Thanks, Snappy Happy-- and I want to say how important the idea expressed in your quote has been to me:(“The camera is an instrument that teaches people how to see without a camera.”&#8213; Dorothea Lange). When I first got out
of the U.S.C. Cinema Graduate program and then a brief stint in the National Guard (there was a draft in those days-- early 1960s) I managed to land a job as a cameraman assistant to the legendary designer, Saul Bass, to try to implement his very experimental and artistic film ideas for feature film titles and montage sequences. (which I totally loved of course. I was working along side of his main assistant, Elaine, who directed many of these ideas also, and who eventually became Mrs. Elaine Bass and who carries on his work even today-- so I understand) Wow-- I really digress-- Saul's statement to folks about his ideas as a film and title designer was that he tried to see ordinary things in life but in a different, non
-ordinary, artistic way. And he certainly proved that over and over again! His film titles are still artistically awesome today. Once a reviewer commented that if a feature film ("Something Wild") had only been as good as Bass's title for the movie, they might have had something. He used both animation and photography.

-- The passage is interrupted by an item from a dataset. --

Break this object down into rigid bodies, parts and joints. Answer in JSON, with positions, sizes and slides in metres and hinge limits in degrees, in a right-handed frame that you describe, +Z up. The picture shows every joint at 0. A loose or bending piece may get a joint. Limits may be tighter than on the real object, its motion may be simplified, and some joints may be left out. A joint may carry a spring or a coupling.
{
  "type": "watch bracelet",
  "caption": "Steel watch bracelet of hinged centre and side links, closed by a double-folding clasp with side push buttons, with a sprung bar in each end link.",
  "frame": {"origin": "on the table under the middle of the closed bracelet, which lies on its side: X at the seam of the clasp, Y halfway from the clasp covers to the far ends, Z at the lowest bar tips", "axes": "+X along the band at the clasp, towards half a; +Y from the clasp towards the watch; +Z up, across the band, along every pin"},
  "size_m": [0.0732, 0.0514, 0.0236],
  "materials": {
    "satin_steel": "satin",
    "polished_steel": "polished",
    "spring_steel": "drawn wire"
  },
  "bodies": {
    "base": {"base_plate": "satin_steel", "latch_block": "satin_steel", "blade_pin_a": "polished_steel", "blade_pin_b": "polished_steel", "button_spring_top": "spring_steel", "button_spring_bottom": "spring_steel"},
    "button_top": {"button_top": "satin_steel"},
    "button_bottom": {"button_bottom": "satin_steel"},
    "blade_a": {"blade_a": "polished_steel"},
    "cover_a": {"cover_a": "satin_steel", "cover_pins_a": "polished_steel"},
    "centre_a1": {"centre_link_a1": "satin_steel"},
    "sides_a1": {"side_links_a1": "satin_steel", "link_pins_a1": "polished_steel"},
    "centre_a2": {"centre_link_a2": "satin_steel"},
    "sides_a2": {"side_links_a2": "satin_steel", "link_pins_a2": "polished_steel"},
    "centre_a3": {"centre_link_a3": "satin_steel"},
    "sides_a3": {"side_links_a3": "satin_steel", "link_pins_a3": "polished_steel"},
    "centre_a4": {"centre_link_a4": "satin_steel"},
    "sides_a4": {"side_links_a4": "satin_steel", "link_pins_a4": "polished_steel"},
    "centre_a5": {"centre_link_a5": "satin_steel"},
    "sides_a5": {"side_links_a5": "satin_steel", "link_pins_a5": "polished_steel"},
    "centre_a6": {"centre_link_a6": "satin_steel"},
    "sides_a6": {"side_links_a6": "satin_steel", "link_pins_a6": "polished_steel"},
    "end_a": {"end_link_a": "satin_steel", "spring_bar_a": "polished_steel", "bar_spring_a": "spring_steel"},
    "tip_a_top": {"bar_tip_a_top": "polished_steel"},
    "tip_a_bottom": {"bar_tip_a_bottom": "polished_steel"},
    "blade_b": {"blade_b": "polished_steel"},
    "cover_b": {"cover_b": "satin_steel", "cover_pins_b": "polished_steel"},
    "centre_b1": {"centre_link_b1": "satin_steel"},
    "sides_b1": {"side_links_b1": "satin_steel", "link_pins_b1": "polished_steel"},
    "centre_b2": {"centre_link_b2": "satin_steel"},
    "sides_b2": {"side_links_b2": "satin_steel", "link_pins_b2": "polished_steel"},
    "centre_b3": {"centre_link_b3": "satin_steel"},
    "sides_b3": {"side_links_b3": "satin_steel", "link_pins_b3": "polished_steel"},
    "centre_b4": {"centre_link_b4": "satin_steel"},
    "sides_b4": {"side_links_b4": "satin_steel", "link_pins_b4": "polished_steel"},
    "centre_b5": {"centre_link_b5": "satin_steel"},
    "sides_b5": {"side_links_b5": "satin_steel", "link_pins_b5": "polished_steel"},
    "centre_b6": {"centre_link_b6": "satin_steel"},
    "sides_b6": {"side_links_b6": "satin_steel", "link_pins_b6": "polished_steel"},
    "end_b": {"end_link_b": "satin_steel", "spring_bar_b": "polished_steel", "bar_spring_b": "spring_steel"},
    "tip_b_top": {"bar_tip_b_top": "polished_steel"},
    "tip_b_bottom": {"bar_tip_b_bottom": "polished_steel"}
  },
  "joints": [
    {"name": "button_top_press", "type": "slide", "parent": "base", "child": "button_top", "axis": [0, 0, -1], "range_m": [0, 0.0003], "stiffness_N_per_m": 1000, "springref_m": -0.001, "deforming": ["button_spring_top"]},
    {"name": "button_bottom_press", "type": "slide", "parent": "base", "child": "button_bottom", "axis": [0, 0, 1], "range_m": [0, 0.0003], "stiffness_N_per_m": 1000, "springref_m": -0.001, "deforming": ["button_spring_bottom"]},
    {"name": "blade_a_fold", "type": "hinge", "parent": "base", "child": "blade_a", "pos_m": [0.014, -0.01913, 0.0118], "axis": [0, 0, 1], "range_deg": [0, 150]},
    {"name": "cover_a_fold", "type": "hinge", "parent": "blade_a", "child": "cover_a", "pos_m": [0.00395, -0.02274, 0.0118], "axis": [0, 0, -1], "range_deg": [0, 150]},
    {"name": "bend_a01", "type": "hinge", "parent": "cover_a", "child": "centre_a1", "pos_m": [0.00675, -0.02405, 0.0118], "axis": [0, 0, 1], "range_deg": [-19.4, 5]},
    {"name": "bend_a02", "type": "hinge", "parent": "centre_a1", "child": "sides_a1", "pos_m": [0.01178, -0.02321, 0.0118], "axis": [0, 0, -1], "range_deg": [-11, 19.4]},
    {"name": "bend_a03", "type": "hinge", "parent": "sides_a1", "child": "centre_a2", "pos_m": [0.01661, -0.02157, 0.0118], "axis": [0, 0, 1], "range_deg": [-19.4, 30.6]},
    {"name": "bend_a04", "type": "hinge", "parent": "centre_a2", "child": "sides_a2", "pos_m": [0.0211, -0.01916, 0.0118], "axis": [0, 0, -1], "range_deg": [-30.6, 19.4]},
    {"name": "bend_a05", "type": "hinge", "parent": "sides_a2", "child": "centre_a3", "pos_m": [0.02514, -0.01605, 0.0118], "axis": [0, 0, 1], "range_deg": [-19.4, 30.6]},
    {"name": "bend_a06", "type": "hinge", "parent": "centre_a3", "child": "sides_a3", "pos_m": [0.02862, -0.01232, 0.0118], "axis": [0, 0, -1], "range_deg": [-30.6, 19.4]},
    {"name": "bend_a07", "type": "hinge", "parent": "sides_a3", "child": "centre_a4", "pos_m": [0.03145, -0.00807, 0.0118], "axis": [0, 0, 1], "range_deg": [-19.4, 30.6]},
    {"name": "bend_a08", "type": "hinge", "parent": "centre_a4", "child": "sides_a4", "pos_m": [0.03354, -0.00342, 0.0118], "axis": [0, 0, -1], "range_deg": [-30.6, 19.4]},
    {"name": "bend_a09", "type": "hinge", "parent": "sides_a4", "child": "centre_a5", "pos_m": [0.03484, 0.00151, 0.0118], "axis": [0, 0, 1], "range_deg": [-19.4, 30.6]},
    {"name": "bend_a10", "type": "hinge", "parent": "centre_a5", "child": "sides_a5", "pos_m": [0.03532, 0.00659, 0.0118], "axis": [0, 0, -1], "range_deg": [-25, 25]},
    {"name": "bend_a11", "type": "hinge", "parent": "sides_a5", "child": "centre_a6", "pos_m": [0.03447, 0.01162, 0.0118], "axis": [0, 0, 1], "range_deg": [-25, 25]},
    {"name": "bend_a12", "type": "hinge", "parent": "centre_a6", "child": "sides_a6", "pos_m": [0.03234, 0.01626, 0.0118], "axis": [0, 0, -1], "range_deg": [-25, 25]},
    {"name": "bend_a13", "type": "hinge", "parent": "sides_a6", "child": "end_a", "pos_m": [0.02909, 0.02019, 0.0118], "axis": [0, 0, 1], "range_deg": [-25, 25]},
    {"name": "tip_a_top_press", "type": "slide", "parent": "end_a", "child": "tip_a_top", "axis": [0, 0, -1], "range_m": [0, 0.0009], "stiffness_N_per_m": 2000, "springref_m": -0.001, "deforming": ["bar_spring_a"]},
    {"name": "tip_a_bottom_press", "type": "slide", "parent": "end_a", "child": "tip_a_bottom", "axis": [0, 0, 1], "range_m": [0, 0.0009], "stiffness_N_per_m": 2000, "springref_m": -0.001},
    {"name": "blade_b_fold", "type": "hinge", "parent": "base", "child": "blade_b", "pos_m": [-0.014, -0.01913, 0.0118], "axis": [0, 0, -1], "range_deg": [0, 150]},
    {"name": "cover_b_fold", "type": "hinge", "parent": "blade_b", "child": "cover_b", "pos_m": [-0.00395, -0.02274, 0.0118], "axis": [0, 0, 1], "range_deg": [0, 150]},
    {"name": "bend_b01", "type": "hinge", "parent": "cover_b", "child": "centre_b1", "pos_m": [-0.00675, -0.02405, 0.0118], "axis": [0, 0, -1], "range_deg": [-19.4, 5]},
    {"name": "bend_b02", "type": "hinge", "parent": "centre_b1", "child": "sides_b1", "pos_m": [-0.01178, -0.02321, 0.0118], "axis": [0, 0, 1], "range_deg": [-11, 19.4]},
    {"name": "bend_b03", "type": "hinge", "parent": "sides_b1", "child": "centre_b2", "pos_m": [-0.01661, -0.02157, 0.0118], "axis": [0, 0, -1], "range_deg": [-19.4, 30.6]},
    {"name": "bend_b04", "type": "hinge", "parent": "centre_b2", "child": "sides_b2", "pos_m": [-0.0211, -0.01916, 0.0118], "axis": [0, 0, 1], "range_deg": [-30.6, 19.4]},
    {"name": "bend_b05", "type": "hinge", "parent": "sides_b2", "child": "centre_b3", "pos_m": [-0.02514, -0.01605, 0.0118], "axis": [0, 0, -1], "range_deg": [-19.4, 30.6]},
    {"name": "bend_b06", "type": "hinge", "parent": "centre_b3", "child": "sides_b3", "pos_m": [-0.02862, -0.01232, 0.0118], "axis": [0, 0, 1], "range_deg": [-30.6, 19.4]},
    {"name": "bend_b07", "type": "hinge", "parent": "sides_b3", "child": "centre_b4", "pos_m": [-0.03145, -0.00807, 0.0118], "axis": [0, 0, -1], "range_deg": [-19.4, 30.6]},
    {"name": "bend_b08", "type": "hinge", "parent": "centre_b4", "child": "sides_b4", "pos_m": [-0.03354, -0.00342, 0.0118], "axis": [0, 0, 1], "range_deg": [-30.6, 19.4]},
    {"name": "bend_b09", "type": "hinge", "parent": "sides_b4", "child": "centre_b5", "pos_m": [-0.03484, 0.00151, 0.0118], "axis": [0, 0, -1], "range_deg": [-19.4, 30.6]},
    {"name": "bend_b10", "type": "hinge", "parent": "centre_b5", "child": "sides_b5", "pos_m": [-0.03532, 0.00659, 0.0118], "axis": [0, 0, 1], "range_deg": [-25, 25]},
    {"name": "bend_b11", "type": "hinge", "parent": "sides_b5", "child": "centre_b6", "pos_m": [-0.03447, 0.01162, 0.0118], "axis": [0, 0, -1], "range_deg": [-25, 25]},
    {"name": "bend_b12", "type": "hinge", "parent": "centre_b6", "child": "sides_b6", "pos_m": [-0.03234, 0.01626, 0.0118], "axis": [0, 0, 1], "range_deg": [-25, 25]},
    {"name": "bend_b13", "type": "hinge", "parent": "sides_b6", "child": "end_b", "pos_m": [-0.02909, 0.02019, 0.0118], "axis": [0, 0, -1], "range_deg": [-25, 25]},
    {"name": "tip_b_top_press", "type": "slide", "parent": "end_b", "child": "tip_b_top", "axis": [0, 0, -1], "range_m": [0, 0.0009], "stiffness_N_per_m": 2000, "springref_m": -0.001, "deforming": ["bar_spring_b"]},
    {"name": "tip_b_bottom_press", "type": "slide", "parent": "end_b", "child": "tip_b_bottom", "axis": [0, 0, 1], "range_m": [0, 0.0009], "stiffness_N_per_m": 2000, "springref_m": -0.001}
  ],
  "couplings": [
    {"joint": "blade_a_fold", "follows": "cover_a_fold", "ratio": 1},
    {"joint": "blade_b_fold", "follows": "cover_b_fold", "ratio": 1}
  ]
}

Sorry-- but I could go on and on about this whole thing . . .. Some of his titles and the films you might recall seeing: Man with a Golden Arm, West Side Story, Vertigo, North by Northwest, Psycho, Spartacus, Walk on the Wild Side, Nine Hours to Rama, Ocean's Eleven, It's a Mad, Mad, World . . . and he got an Academy Award for designing/creating the documentary, "Why Man Creates" (which was narrated by Robert Redford).
Anyway, my whole thing is-- back to photography and which cameras can we use and are the best, and pro vs. amateur etc., let's not forget the often overriding idea of having creative and unique artistic visions and ideas as a very important part of the whole joyous mix.